At Diamond Billiards in Cape Coral, you’ll see all kinds of players at the tables—casual shooters, league competitors, and those quietly working on their game between conversations and laughs. But if you watch closely, the players who consistently improve aren’t always the ones playing the most games. They’re the ones playing with intention.

Pool isn’t just repetition. It’s awareness, adjustment, and understanding what each shot is really teaching you.

Playing More Isn’t the Same as Playing Better

A common misconception in pool is that improvement comes from volume alone. While time at the table matters, improvement actually comes from how that time is used.
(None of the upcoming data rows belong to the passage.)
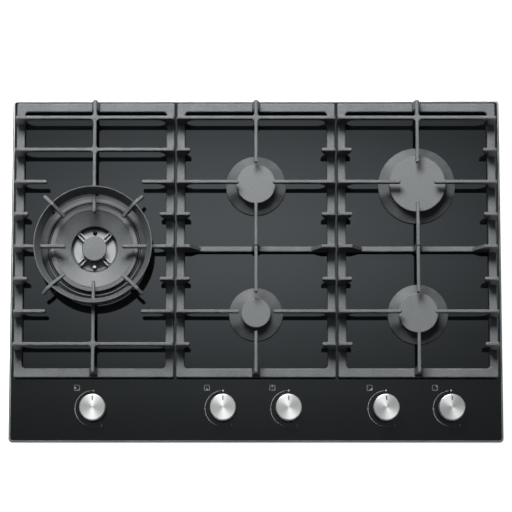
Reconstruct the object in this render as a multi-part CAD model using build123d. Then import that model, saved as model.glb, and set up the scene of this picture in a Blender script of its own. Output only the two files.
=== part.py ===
from build123d import *
import math
import os

# All sizes are millimetres. X runs across, Y to the rear, Z up.
# The origin is the middle of the burner box's underside.

# Driving dimensions of the whole cooktop.
WIDTH = 750.0
DEPTH = 530.0
GLASS_TOP = 64.0
GLASS_THICK = 6.0
GAP = 0.3

# Trim, gasket and burner box.
TRIM_FACE = 3.0
TRIM_CORNER = 6.0
TRIM_LIP = 0.4
TRIM_ROUND = 2.6
LEDGE_WIDTH = 9.0
LEDGE_THICK = 1.0
GASKET_THICK = 2.0
GASKET_WIDTH = 12.0
BOX_WIDTH = 712.0
BOX_DEPTH = 478.0
BOX_CORNER = 8.0
SHEET = 1.2

# Pan supports: a low frame with tall blades. Heights are above the glass.
SUPPORT_PITCH = 246.0
HALF_FRAME = 121.0
FRAME_REAR = 257.2
FRAME_FRONT = -167.4
SIDE_BAR = 12.3
REAR_BAR = 13.7
FRONT_BAR = 14.0
FRAME_LOW = 3.0
FRAME_HIGH = 13.0
FRAME_ROUND = 1.8
BLADE_FOOT = 5.0
BLADE_HIGH = 42.0
BLADE_LOW = 32.0
BLADE_THICK = 5.0
BLADE_ROUND = 1.4
BLADE_BASE = 13.0
BLADE_BEVEL = 2.0
FLARE_HIGH = 36.0
BEAM_FLARE_HIGH = 34.0
ARCH_REACH = 15.0
STUB_LENGTH = 21.0
STUB_TIP = 11.0
BEAM_WIDTH = 8.4
BEAM_RAMP = 37.0
ROW_FIRST = 228.9
ROW_PITCH = 49.8
ROW_COUNT = 8
ROWS = [ROW_FIRST - ROW_PITCH * i for i in range(ROW_COUNT)]
CROSSING_ROUND = 4.0
CROSSING_DROP = 0.3
FINGER_TIP = 26.0
TIP_GAP = 30.0
FRONT_SETBACK = 3.5
WOK_CENTRE_TIP = 52.5
WOK_SIDE_TIP = 43.0
WOK_CORNER_TIP = 72.0
FOOT_RADIUS = 4.5
FOOT_STEM = 2.4
FOOT_STEM_LENGTH = 3.8

# Burners: place, cap radius and skirt radius.
REAR_BURNER_Y = ROWS[2]
FRONT_BURNER_Y = ROWS[6]
WOK_PLACE = (-246.4, ROWS[4])
BURNERS = {
    "rapid": (246.4, REAR_BURNER_Y, 43.5, 59.0),
    "semi_rapid_rear": (0.0, REAR_BURNER_Y, 30.3, 46.0),
    "semi_rapid_front": (246.4, FRONT_BURNER_Y, 30.3, 46.0),
    "auxiliary": (0.0, FRONT_BURNER_Y, 22.5, 41.0),
}
# Which valve, counted from 0, feeds each round burner.
BURNER_VALVES = {"semi_rapid_rear": 1, "auxiliary": 2, "rapid": 3, "semi_rapid_front": 4}
PORT_INSET = 3.0
PORT_WALL = 6.0
NECK_OUTSET = 8.5
PROBE_INSET = 0.5
PROBE_ANGLE = 22.0
PROBE_TOP = 14.0
JET_HOLE = 2.9
BOSS_RADIUS = 5.5
CUP_WALL = 2.0
CUP_LOW = 24.0
CAP_HIGH = 21.8
CROWN_HIGH = 16.5
ELECTRODE_RADIUS = 2.6
THERMOCOUPLE_RADIUS = 1.6

# Wok burner radii and the loose wok ring.
WOK_NECK = 64.0
WOK_FLANGE = 80.0
WOK_SKIRT = 84.0
WOK_PROBE = 27.0
WOK_SEAT = 54.4
WOK_BRANCH = 30.0
WOK_OUTER_JET = 44.0
WOK_PORT_SLOTS = 54
WOK_INNER_SLOTS = 18
WOK_FLOOR = -1.0
WOK_FLOOR_LOW = -3.0
RING_HIGH = 60.5
RING_LOW = 38.0
ARM_INNER = 62.0
ARM_OUTER = 106.0
ARM_CREST = 86.0

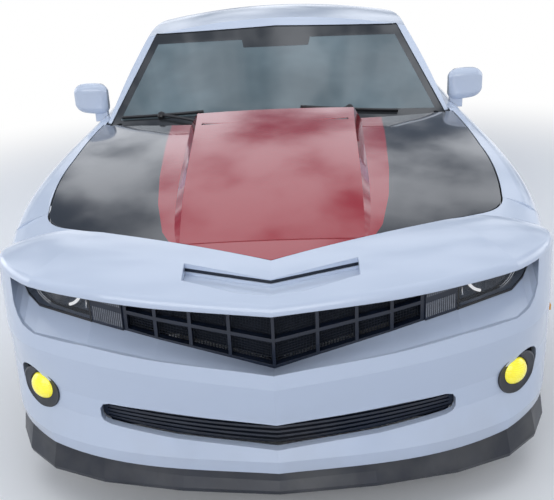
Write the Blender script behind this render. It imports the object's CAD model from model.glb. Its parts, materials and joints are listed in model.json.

Purposeful players tend to:

  • Notice why they missed a shot, not just that they missed it
  • Adjust stance, grip, or aim instead of repeating the same approach
  • Think one or two shots ahead instead of reacting moment to moment
  • Learn patterns instead of memorizing individual shots

At Diamond Billiards, this mindset separates recreational play from real progression.

The Table Always Gives Feedback—If You Listen

Every shot tells a story. The cue ball doesn’t lie, and neither does the outcome of your position play. Players who improve quickly develop a habit of reading the table instead of just reacting to it.

That feedback shows up in small ways:

  • Speed control errors revealing timing issues
  • Missed angles showing aiming inconsistencies
  • Position failures exposing poor shot planning

The table is constantly communicating. The question is whether the player is paying attention.

Why Rhythm Matters More Than Power

One of the biggest shifts in player development is learning that rhythm beats force. Smooth, repeatable motion creates consistency, while rushed or overly powerful play breaks it.

You can often spot experienced players by how unforced their game looks:

  • Consistent pre-shot routine
  • Controlled breathing between shots
  • Calm decision-making under pressure
  • Minimal wasted movement

At Diamond Billiards, league nights and casual games alike show that rhythm is what keeps good players steady when the pressure builds.

Purpose Turns Casual Games into Practice Sessions

Not every visit to the table has to feel like structured training—but every visit can still build skill. Even casual games become more valuable when players add small intentional goals.

For example:

  • Focusing on cue ball control instead of just making shots
  • Practicing safety play instead of always going for offense
  • Challenging yourself to plan two shots ahead
  • Watching how opponents recover from mistakes

These small shifts compound over time, turning regular play into real development.

The Players Who Improve Never Stop Observing

The most consistent improvement doesn’t come from talent alone—it comes from observation. The players who grow fastest are the ones who stay mentally engaged even when they’re not at the table.

They watch:

  • How better players approach difficult layouts
  • How pressure changes decision-making
  • How positioning separates average from advanced play
  • How tempo shifts during competition or league play

At Diamond Billiards, that environment is always active—there’s always something to learn if you’re paying attention.

Play with Purpose, and the Game Starts Changing

Improvement in pool doesn’t happen in a single breakthrough moment. It builds slowly through awareness, repetition, and intentional play.

The difference is simple:
Some players just play the game. Others use every game to improve it.

And in a place like Diamond Billiards, that difference shows up quickly on the table.